Short problem
Each record below must be returned exactly as shown.

Records to process
— START —

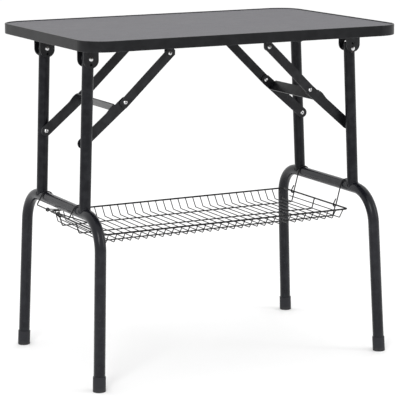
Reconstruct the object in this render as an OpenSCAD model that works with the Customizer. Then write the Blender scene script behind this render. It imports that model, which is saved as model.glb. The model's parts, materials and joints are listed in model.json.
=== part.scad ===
// Folding pet grooming table: a board with a non-slip mat and a raised edge
// band, on two hinged tube frames. Two-link braces with an over-centre knee
// hold each frame open, and a wire basket hangs between the two crossbars.
// Origin: centre of the footprint on the floor. +X along the table's
// length, +Y to the back, +Z up. Left is -X and front is -Y. Millimetres.

/* [Tabletop] */
// Length of the tabletop along X
top_l = 790; // [780:1:860]
// Width of the tabletop along Y
top_w = 540; // [520:1:600]
// Height of the top of the edge band above the floor
top_h = 780; // [780:0.1:781]
// Corner radius of the tabletop
top_r = 60; // [40:1:80]
// Height of the edge band
band_h = 24; // [24:0.1:25]
// Wall thickness of the edge band
band_t = 2.5; // [2:0.1:3.5]
// Width of the band's lip over the board
lip_w = 4; // [3.6:0.1:8]
// How far the lip stands above the mat
lip_h = 2; // [1:0.1:2.5]
// Thickness of the non-slip mat
mat_t = 2.5; // [1.5:0.1:3]

/* [Leg frames] */
// Outer radius of the frame tubes
tube_r = 13; // [12.5:0.1:13]
// Wall of the frame tubes
tube_wall = 1.5; // [1.2:0.1:2.5]
// Half distance between the two upper legs of a frame
leg_y = 126.5; // [126.5:0.1:127]
// Height of the crossbars above the floor
bar_z = 381.5; // [379:0.5:383]
// Half width of a lower frame at the crossbar, where the tube axes would meet
low_y = 215; // [212:0.5:220]
// Outward splay of the lower legs in degrees
splay = 1.8; // [1:0.1:3]
// Bend radius of the lower frame's axis
bend_r = 75; // [60:1:78]
// Outer radius of the foot caps
cap_r = 14.5; // [14:0.1:16]
// Height of the foot caps
cap_h = 34; // [28:1:40]

/* [Hinges and braces] */
// Width of a hinge bracket along X
brk_w = 36; // [34:1:38]
// Thickness of the bracket sheet
brk_t = 2.5; // [2:0.1:2.5]
// Radius of the rivet shanks
riv_r = 3.2; // [2.8:0.1:3.2]
// Width of the brace links
link_w = 24; // [22:0.5:24]
// width of the flat upper brace links
up_w = 22; // [20:0.5:22]
// Thickness of the brace links
link_t = 2.6; // [2:0.1:2.6]
// Radius of the domed hinge rivet heads
dome_r = 5.2; // [4.5:0.1:6]

/* [Basket] */
// Half length of the basket rim along X
rim_x = 317; // [317:0.1:317.2]
// Half width of the basket rim along Y
rim_y = 156; // [140:1:160]
// Height of the rim wire above the floor
rim_z = 336; // [335.8:0.1:336.2]
// Number of cross wires
n_cross = 31; // [15:2:37]
// Radius of the rim wire
rim_r = 2; // [1.8:0.1:2]
// Radius of the cross wires
cross_r = 1.2; // [1:0.1:1.2]
// Radius of the lengthwise wires and of the hangers
wire_r = 1.5; // [1.3:0.1:1.5]

/* [Hidden] */
$fn = 64;

black = [0.13, 0.135, 0.14];
charcoal = [0.16, 0.165, 0.17];
silver = [0.78, 0.79, 0.8];
grey = [0.5, 0.5, 0.52];
timber = [0.55, 0.43, 0.3];
rubber = [0.09, 0.09, 0.1];

under = top_h - band_h + 1.2;     // underside of the board, on the band's lower lip
board_top = top_h - lip_h - mat_t;
low_lip = 12;                     // inward reach of the band's lower lip
edge_r = 1.2;                     // rounding of the band's outer edges

// Leg hinges as [outward x, z]. The two sides sit in different holes of the
// same bracket, so that one frame folds nearly flat over the other.
lean = 2.35;                      // outward lean of both frames
hinge_l = [334.5, 728.5];
hinge_r = [335, 716];
hole_z = [728.5, 716];
bar_dl = (hinge_l[1] - bar_z) / cos(lean);
bar_dr = (hinge_r[1] - bar_z) / cos(lean);
foot_dl = hinge_l[1] / cos(lean);
foot_dr = hinge_r[1] / cos(lean);
cross_l = hinge_l[0] + bar_dl * sin(lean);   // outward x of the left crossbar
cross_rt = hinge_r[0] + bar_dr * sin(lean);  // outward x of the right crossbar

// Braces: pivot under the board, pivot down the leg, and the knee between
upper_len = 153.2;
lower_len = 135.4;
brace_l = [125.415, 727.5];
brace_r = [130, 727.5];
leg_dl = 191.293;
leg_dr = 183.69;
legp_l = [hinge_l[0] + leg_dl * sin(lean), hinge_l[1] - leg_dl * cos(lean)];
legp_r = [hinge_r[0] + leg_dr * sin(lean), hinge_r[1] - leg_dr * cos(lean)];
// the knee lies just past the straight line, on the side away from the hinge
function knee(b, c) = let(v = c - b, d = norm(v), u = v / d,
    a = (upper_len * upper_len - lower_len * lower_len + d * d) / (2 * d),
    h = sqrt(max(0, upper_len * upper_len - a * a)))
    b + u * a - [-u[1], u[0]] * h;
knee_l = knee(brace_l, legp_l);
knee_r = knee(brace_r, legp_r);

// planes of the brace pieces, as distances from the table's centre plane
web_y0 = 100;
web_y1 = web_y0 + brk_t;
low_y0 = 105;
low_y1 = low_y0 + link_t;
up_y0 = 108;
up_y1 = up_y0 + link_t;
tube_in = leg_y - tube_r;         // inner side of the upper legs
gap = 0.05;
fit = 0.08;                       // radial running clearance on a rivet

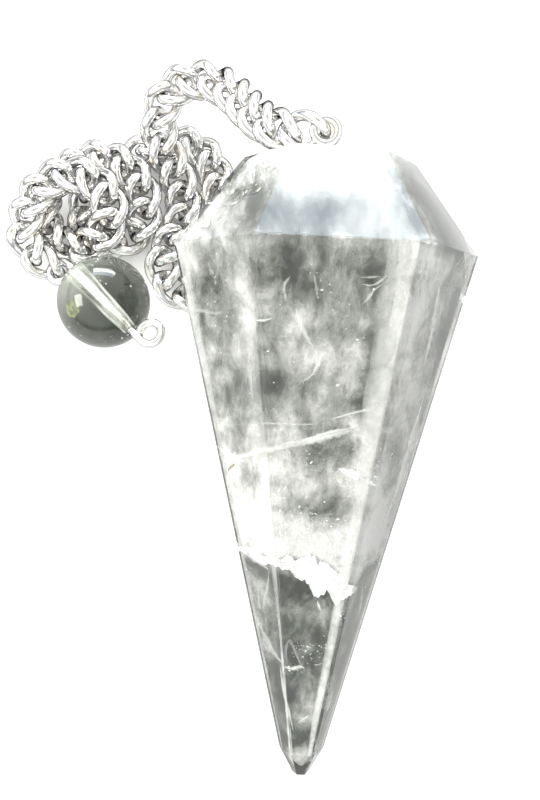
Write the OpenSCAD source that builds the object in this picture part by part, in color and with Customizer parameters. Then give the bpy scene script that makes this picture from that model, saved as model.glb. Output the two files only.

— END —

The response
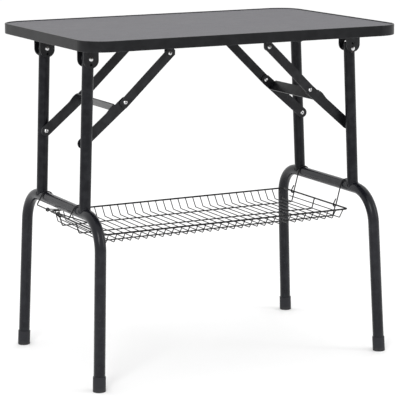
Reconstruct the object in this render as an OpenSCAD model that works with the Customizer. Then write the Blender scene script behind this render. It imports that model, which is saved as model.glb. The model's parts, materials and joints are listed in model.json.
=== part.scad ===
// Folding pet grooming table: a board with a non-slip mat and a raised edge
// band, on two hinged tube frames. Two-link braces with an over-centre knee
// hold each frame open, and a wire basket hangs between the two crossbars.
// Origin: centre of the footprint on the floor. +X along the table's
// length, +Y to the back, +Z up. Left is -X and front is -Y. Millimetres.

/* [Tabletop] */
// Length of the tabletop along X
top_l = 790; // [780:1:860]
// Width of the tabletop along Y
top_w = 540; // [520:1:600]
// Height of the top of the edge band above the floor
top_h = 780; // [780:0.1:781]
// Corner radius of the tabletop
top_r = 60; // [40:1:80]
// Height of the edge band
band_h = 24; // [24:0.1:25]
// Wall thickness of the edge band
band_t = 2.5; // [2:0.1:3.5]
// Width of the band's lip over the board
lip_w = 4; // [3.6:0.1:8]
// How far the lip stands above the mat
lip_h = 2; // [1:0.1:2.5]
// Thickness of the non-slip mat
mat_t = 2.5; // [1.5:0.1:3]

/* [Leg frames] */
// Outer radius of the frame tubes
tube_r = 13; // [12.5:0.1:13]
// Wall of the frame tubes
tube_wall = 1.5; // [1.2:0.1:2.5]
// Half distance between the two upper legs of a frame
leg_y = 126.5; // [126.5:0.1:127]
// Height of the crossbars above the floor
bar_z = 381.5; // [379:0.5:383]
// Half width of a lower frame at the crossbar, where the tube axes would meet
low_y = 215; // [212:0.5:220]
// Outward splay of the lower legs in degrees
splay = 1.8; // [1:0.1:3]
// Bend radius of the lower frame's axis
bend_r = 75; // [60:1:78]
// Outer radius of the foot caps
cap_r = 14.5; // [14:0.1:16]
// Height of the foot caps
cap_h = 34; // [28:1:40]

/* [Hinges and braces] */
// Width of a hinge bracket along X
brk_w = 36; // [34:1:38]
// Thickness of the bracket sheet
brk_t = 2.5; // [2:0.1:2.5]
// Radius of the rivet shanks
riv_r = 3.2; // [2.8:0.1:3.2]
// Width of the brace links
link_w = 24; // [22:0.5:24]
// width of the flat upper brace links
up_w = 22; // [20:0.5:22]
// Thickness of the brace links
link_t = 2.6; // [2:0.1:2.6]
// Radius of the domed hinge rivet heads
dome_r = 5.2; // [4.5:0.1:6]

/* [Basket] */
// Half length of the basket rim along X
rim_x = 317; // [317:0.1:317.2]
// Half width of the basket rim along Y
rim_y = 156; // [140:1:160]
// Height of the rim wire above the floor
rim_z = 336; // [335.8:0.1:336.2]
// Number of cross wires
n_cross = 31; // [15:2:37]
// Radius of the rim wire
rim_r = 2; // [1.8:0.1:2]
// Radius of the cross wires
cross_r = 1.2; // [1:0.1:1.2]
// Radius of the lengthwise wires and of the hangers
wire_r = 1.5; // [1.3:0.1:1.5]

/* [Hidden] */
$fn = 64;

black = [0.13, 0.135, 0.14];
charcoal = [0.16, 0.165, 0.17];
silver = [0.78, 0.79, 0.8];
grey = [0.5, 0.5, 0.52];
timber = [0.55, 0.43, 0.3];
rubber = [0.09, 0.09, 0.1];

under = top_h - band_h + 1.2;     // underside of the board, on the band's lower lip
board_top = top_h - lip_h - mat_t;
low_lip = 12;                     // inward reach of the band's lower lip
edge_r = 1.2;                     // rounding of the band's outer edges

// Leg hinges as [outward x, z]. The two sides sit in different holes of the
// same bracket, so that one frame folds nearly flat over the other.
lean = 2.35;                      // outward lean of both frames
hinge_l = [334.5, 728.5];
hinge_r = [335, 716];
hole_z = [728.5, 716];
bar_dl = (hinge_l[1] - bar_z) / cos(lean);
bar_dr = (hinge_r[1] - bar_z) / cos(lean);
foot_dl = hinge_l[1] / cos(lean);
foot_dr = hinge_r[1] / cos(lean);
cross_l = hinge_l[0] + bar_dl * sin(lean);   // outward x of the left crossbar
cross_rt = hinge_r[0] + bar_dr * sin(lean);  // outward x of the right crossbar

// Braces: pivot under the board, pivot down the leg, and the knee between
upper_len = 153.2;
lower_len = 135.4;
brace_l = [125.415, 727.5];
brace_r = [130, 727.5];
leg_dl = 191.293;
leg_dr = 183.69;
legp_l = [hinge_l[0] + leg_dl * sin(lean), hinge_l[1] - leg_dl * cos(lean)];
legp_r = [hinge_r[0] + leg_dr * sin(lean), hinge_r[1] - leg_dr * cos(lean)];
// the knee lies just past the straight line, on the side away from the hinge
function knee(b, c) = let(v = c - b, d = norm(v), u = v / d,
    a = (upper_len * upper_len - lower_len * lower_len + d * d) / (2 * d),
    h = sqrt(max(0, upper_len * upper_len - a * a)))
    b + u * a - [-u[1], u[0]] * h;
knee_l = knee(brace_l, legp_l);
knee_r = knee(brace_r, legp_r);

// planes of the brace pieces, as distances from the table's centre plane
web_y0 = 100;
web_y1 = web_y0 + brk_t;
low_y0 = 105;
low_y1 = low_y0 + link_t;
up_y0 = 108;
up_y1 = up_y0 + link_t;
tube_in = leg_y - tube_r;         // inner side of the upper legs
gap = 0.05;
fit = 0.08;                       // radial running clearance on a rivet

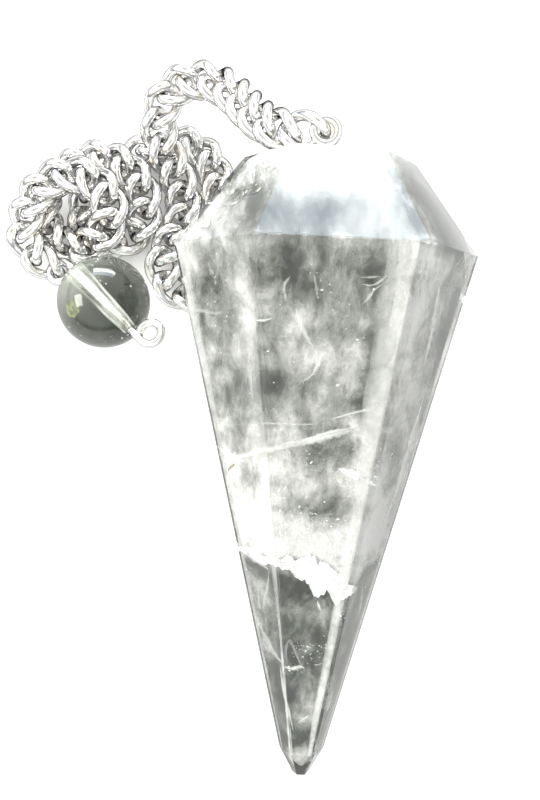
Write the OpenSCAD source that builds the object in this picture part by part, in color and with Customizer parameters. Then give the bpy scene script that makes this picture from that model, saved as model.glb. Output the two files only.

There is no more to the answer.